I’ve read so many amazing chapter books in 2017 and finally picked what I think are the best children’s chapter books of the year. You can’t go wrong with any of these!
You know those (expensive) subscription book boxes? My kids love getting the goodies that come with the books. So I thought why make your own book box gift? Give your children a book plus a related bookish gift. Fun, right? You’ll see gift suggestions for each of the books — I think your kids are going to love this idea.
Best Children’s Chapter Books of 2017
I love this beginning chapter book because it’s entertaining, well-written, has the coolest mix of science and magic, a diverse main character, and fantastic illustrations. When her mom leaves town, Zoey is in charge of listening for the special doorbell that indicates a magical animal needs help. Soon, a tiny, sick dragon arrives. Zoey uses the scientific method to figure out how to help the little dragon that she names Marshmallow. Kids won’t even realize they’re learning STEM information because it’s such a fantastic plot.
BUY: Zoey and Sassasfras: Dragons and Marshmallows with a dragon plush.
Luminous and heartfelt, 11-year-old Alex Petroski’s story will grab your heart and expand it. His dream is to launch a rocket into space with his iPod of recordings about life on earth. The story is a transcription of what he records on the iPod — his solo journey to the rocket convention, the interesting people he befriends on the way and there, his trip Las Vegas to find information about his deceased father, and his unique, innocent perspective that tries to make sense of the world.
BUY: See You in the Cosmos with a Stomp Rocket.
Aven Green is used to making up creative stories for why she doesn’t have any arms. Especially now in Arizona where her parents are the new managers a rundown theme park. She befriends a boy at school who, like her, feels different and isolated from the other kids. His name is Connor and he has Tourette Syndrome. Together, he, another new friend named Zion, and Aven investigate a mysterious storage shed at the theme park which leads them to a mystery involving Aven’s past.
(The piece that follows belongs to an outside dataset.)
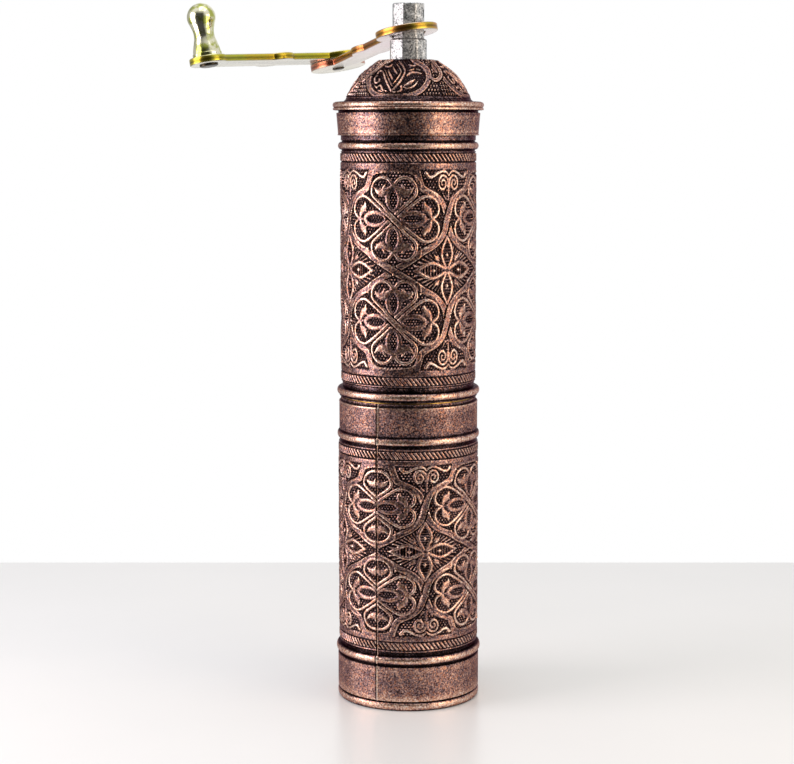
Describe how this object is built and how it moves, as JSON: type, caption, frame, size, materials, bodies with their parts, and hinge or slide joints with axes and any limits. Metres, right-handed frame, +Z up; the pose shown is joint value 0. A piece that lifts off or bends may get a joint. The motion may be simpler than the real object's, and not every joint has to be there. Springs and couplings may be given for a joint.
{
  "type": "manual coffee grinder",
  "caption": "Cylindrical hand coffee mill of embossed copper with a domed lid, a folding crank, an inner conical burr set and a pull-off cup for the grounds.",
  "frame": {"origin": "centre of the flat underside of the base, on the grinder's axis", "axes": "+Z up along the grinder's axis, front towards -Y, +X to the front's right"},
  "size_m": [0.0898, 0.0801, 0.2112],
  "materials": {
    "antique_copper": "antiqued copper, dark in the hollows and rubbed bright on the raised ornament",
    "plain_brass": "turned, unpolished",
    "knob_brass": "polished pale brass",
    "crank_steel": "pressed steel with yellow passivated zinc plating",
    "head_casting": "zinc-plated casting, scratched",
    "burr_iron": "hardened, dark",
    "bright_steel": "machined"
  },
  "bodies": {
    "cup": {"cup_shell": "antique_copper", "cup_base": "antique_copper"},
    "barrel": {"barrel_tube": "antique_copper", "neck_sleeve": "plain_brass", "lid_seat": "plain_brass", "upper_bridge": "bright_steel", "upper_bush": "plain_brass", "outer_burr": "burr_iron", "lower_bridge": "bright_steel", "bridge_screw_1": "bright_steel", "bridge_screw_2": "bright_steel", "jam_nut": "bright_steel", "spring": "bright_steel"},
    "thrust_ball": {"thrust_ball": "bright_steel"},
    "adjust_screw": {"adjust_screw": "bright_steel"},
    "spindle": {"spindle": "bright_steel", "inner_burr": "burr_iron", "burr_nut": "bright_steel", "spring_collar": "bright_steel", "drive_head": "head_casting", "head_pin": "bright_steel"},
    "inner_arm": {"inner_arm": "crank_steel", "pivot_rivet": "crank_steel"},
    "outer_arm": {"outer_arm": "crank_steel", "knob_pin": "bright_steel"},
    "knob": {"knob": "knob_brass"},
    "lid": {"lid_ring": "antique_copper", "lid_dome": "antique_copper", "lid_ferrule": "antique_copper"}
  },
  "joints": [
    {"name": "barrel_lift", "type": "slide", "parent": "cup", "child": "barrel", "axis": [0, 0, 1], "range_m": [0, 0.03]},
    {"name": "adjust_rise", "type": "slide", "parent": "barrel", "child": "thrust_ball", "axis": [0, 0, 1], "range_m": [-0.0007, 0.0007], "deforming": ["spring"]},
    {"name": "adjust_turn", "type": "hinge", "parent": "thrust_ball", "child": "adjust_screw", "pos_m": [0, 0, 0.075], "axis": [0, 0, 1], "range_deg": [-362, 362]},
    {"name": "crank_turn", "type": "hinge", "parent": "thrust_ball", "child": "spindle", "pos_m": [0, 0, 0.15], "axis": [0, 0, 1], "continuous": true},
    {"name": "handle_lift", "type": "slide", "parent": "spindle", "child": "inner_arm", "axis": [0, 0, 1], "range_m": [0, 0.062]},
    {"name": "arm_fold", "type": "hinge", "parent": "inner_arm", "child": "outer_arm", "pos_m": [-0.02259, 0.04834, 0.19282], "axis": [-0.1577, 0.0947, 0.9829], "range_deg": [-274, 54]},
    {"name": "knob_spin", "type": "hinge", "parent": "outer_arm", "child": "knob", "pos_m": [-0.06048, 0.0098, 0.19275], "axis": [-0.1577, 0.0947, 0.9829], "continuous": true},
    {"name": "lid_lift", "type": "slide", "parent": "barrel", "child": "lid", "axis": [0, 0, 1], "range_m": [0, 0.0405]}
  ],
  "couplings": [
    {"joint": "adjust_turn", "follows": "adjust_rise", "rad_per_m": 8976},
    {"joint": "lid_lift", "follows": "handle_lift", "ratio": 0.65}
  ]
}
This story is about restorative friendship, facing your fears, and discovering your true (not insignificant) potential
. I loved the physical and mental diversity shown with strength and compassion. This would be a GREAT read aloud for classrooms and for at home. There’s much to love and discuss!! (Added to my Physical Disabilities Book List
Wow. This book is a must-read. Not only are the intertwining refugee stories compelling, it’s vitally important for kids to learn what it’s like to be an immigrant, particularly a refugee. Why? Because empathy is learned from stories like these. Follow three distinct, alternating stories to experience being displaced from your country, on the run, and in danger. First is a young Jewish boy who escapes from Nazi Germany on a ship to Cuba, only to be turned away from the Cuban port and sent back to Europe. Next is a Cuban girl in the 1990s who, with her family and neighbors, flees in a homemade raft to the United States at great peril. Finally is a Syrian boy whose home is bombed in a country at war. He and his family travel a great distance to find a country that will allow them shelter. Gatz skillfully connects all three stories with a satisfying, realistic conclusion.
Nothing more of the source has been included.